Read the data and repeat it in full, exactly.

--- start of STORED DATA ---

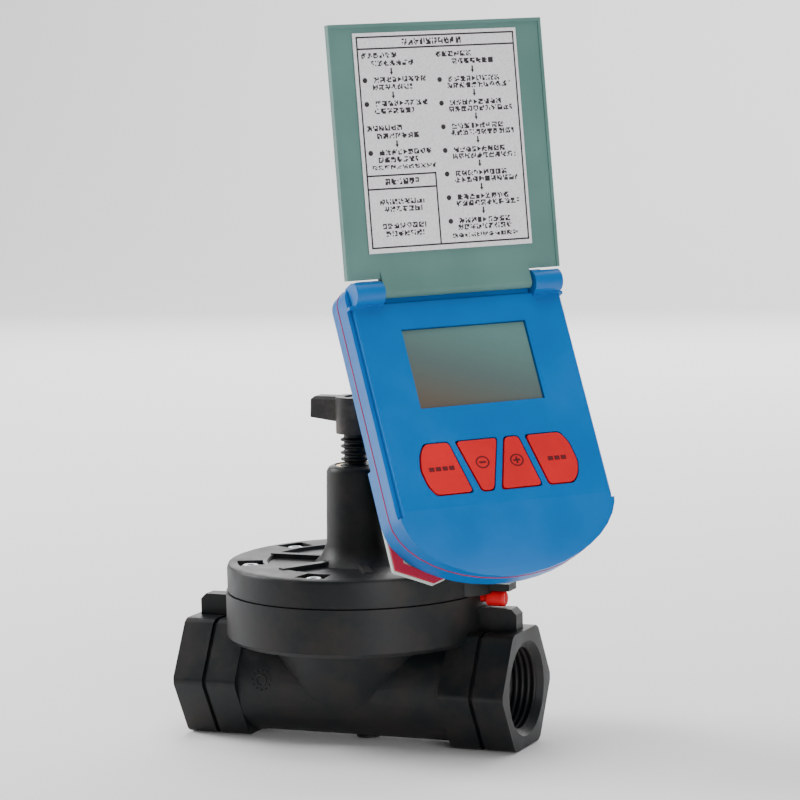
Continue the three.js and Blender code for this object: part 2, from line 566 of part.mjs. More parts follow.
// A flat cover with two catches that reach inside the box's long walls.
function batteryCover() {
  const panel = block([-BOX_HALF_WIDTH, BOX_HALF_WIDTH], [BOX_BOTTOM, BOX_TOP],
    [BOX_BACK - COVER_THICKNESS - GAP, BOX_BACK - GAP]);
  const inside = WALL + GAP;
  const catches = [BOX_BOTTOM + inside, BOX_TOP - inside - CATCH_THICKNESS].map((y) =>
    block([-18, 18], [y, y + CATCH_THICKNESS], [BOX_BACK - GAP - 1, BOX_BACK + 4]));
  return join(panel, ...catches);
}

// The mounting plate's extent between two depths: inside the case's outline, but for one corner
// that stands out of the chin, and a tongue up the middle.
function plateBlock(z0, z1, inset = 0) {
  const top = PLATE_TOP - inset;
  const depths = [z0, z1];
  const underCase = slab(caseOutline(CASE_HALF_WIDTH - PLATE_HALF_WIDTH + inset), z0, z1, 8)
    .intersect(block([-CASE_HALF_WIDTH, CASE_HALF_WIDTH], [2 * CASE_CREASE, top], depths));
  const side = inset - PLATE_HALF_WIDTH;
  const corner = slab(shapeOf([[side, top], [side, 0.6 * inset - 95.7], [-27 - 0.5 * inset, inset - 101.9],
    [-22, inset - 100.4], [-22, top]]), z0, z1);
  const tongue = block([inset - PLATE_TONGUE, PLATE_TONGUE - inset], [top - 1, PLATE_TONGUE_TOP - inset],
    depths);
  return join(underCase, corner, tongue);
}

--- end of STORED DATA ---

## OUTPUT
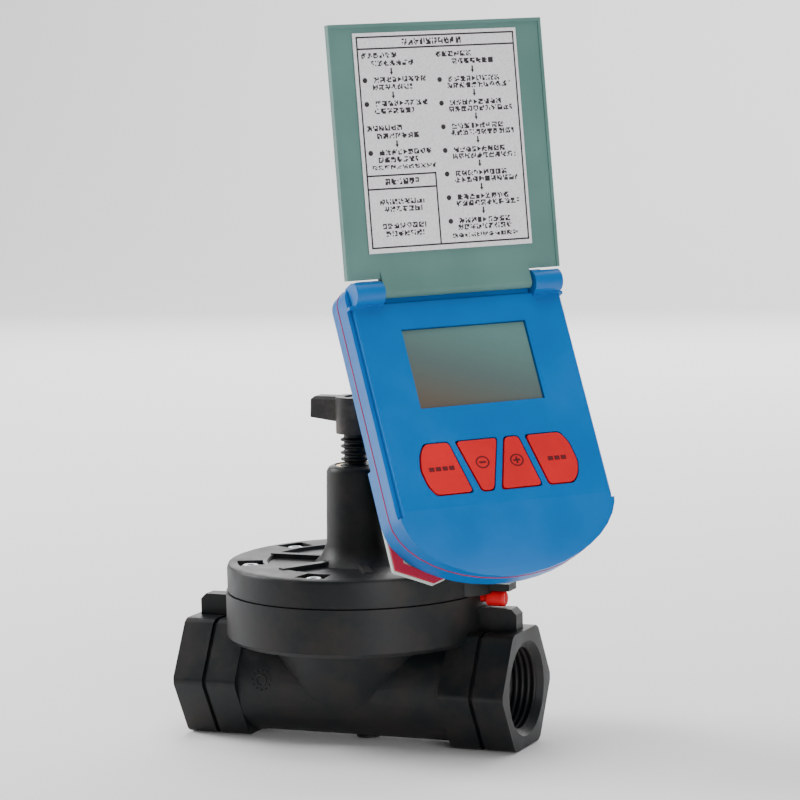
Continue the three.js and Blender code for this object: part 2, from line 566 of part.mjs. More parts follow.
// A flat cover with two catches that reach inside the box's long walls.
function batteryCover() {
  const panel = block([-BOX_HALF_WIDTH, BOX_HALF_WIDTH], [BOX_BOTTOM, BOX_TOP],
    [BOX_BACK - COVER_THICKNESS - GAP, BOX_BACK - GAP]);
  const inside = WALL + GAP;
  const catches = [BOX_BOTTOM + inside, BOX_TOP - inside - CATCH_THICKNESS].map((y) =>
    block([-18, 18], [y, y + CATCH_THICKNESS], [BOX_BACK - GAP - 1, BOX_BACK + 4]));
  return join(panel, ...catches);
}

// The mounting plate's extent between two depths: inside the case's outline, but for one corner
// that stands out of the chin, and a tongue up the middle.
function plateBlock(z0, z1, inset = 0) {
  const top = PLATE_TOP - inset;
  const depths = [z0, z1];
  const underCase = slab(caseOutline(CASE_HALF_WIDTH - PLATE_HALF_WIDTH + inset), z0, z1, 8)
    .intersect(block([-CASE_HALF_WIDTH, CASE_HALF_WIDTH], [2 * CASE_CREASE, top], depths));
  const side = inset - PLATE_HALF_WIDTH;
  const corner = slab(shapeOf([[side, top], [side, 0.6 * inset - 95.7], [-27 - 0.5 * inset, inset - 101.9],
    [-22, inset - 100.4], [-22, top]]), z0, z1);
  const tongue = block([inset - PLATE_TONGUE, PLATE_TONGUE - inset], [top - 1, PLATE_TONGUE_TOP - inset],
    depths);
  return join(underCase, corner, tongue);
}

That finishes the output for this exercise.